We do our best, and we tell the story with some art as well as science.
Sedimentary rocks, like those found around Eureka Springs, have layers. These layers are called strata. And their study is called ‘stratigraphy.’
Stratigraphy is the branch of geological science that deals with the study of rock strata, or layers. Stratigraphic study of a region starts with looking at how the rock layers can be divided up into units defined by meaningful differences in character and composition. Named units are described in terms of gross composition, meaning what kind of rock they are made of (sandstone, limestone, shale, etc.), and in terms of location, shape, and size. Stratigraphic study may also look at indicators of age, changes in texture or composition within and between layers, the presence or absence of fossils, or how rock units relate to other adjacent layers, among many other subjects.
The sequence of stacked strata in a given location may be referred to, depending upon whim or context, as ‘the stratigraphic column’, ‘the vertical succession’, ‘the stratigraphic profile’, some combination of these terms, or simply ‘the rock layers.’ The phrases are interchangeable. No matter what the sequence is called, the geologist is referring to the real world layering that is immediately or subtly visible when gazing at an exposed section of sedimentary rocks such as a road cut or cliff. These layers have meaning. They reflect difference and change over time. The changes may be as profound as a volcanic ash layer laid down over a sandy beach, or they may reflect something as subtle as the change in direction of water flow as the tide moves in and out.
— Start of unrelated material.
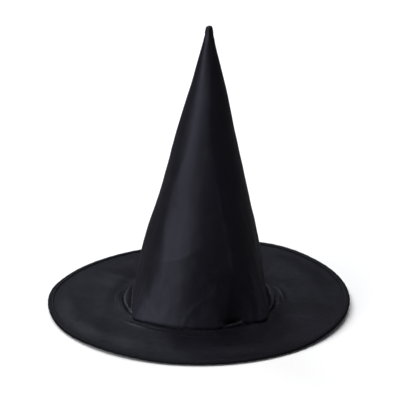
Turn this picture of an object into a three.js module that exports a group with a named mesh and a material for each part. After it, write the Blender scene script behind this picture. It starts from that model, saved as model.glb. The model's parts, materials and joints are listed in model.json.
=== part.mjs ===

Reading the stratigraphic profile, like any sort of detailed investigation of clues, is both an art and a science. Like Sherlock Holmes visiting a crime scene, the geologist reconstructs a series of past events and surroundings based upon limited clues.
Named Rock Layers
To more easily identify and talk to each other about rock layers, geologists have created a system of naming. We divide rocks up into groups, formations, and members. ‘Formations’ are the fundamental unit. They are grouped together into ‘Groups,’ or subdivided into ‘Members.’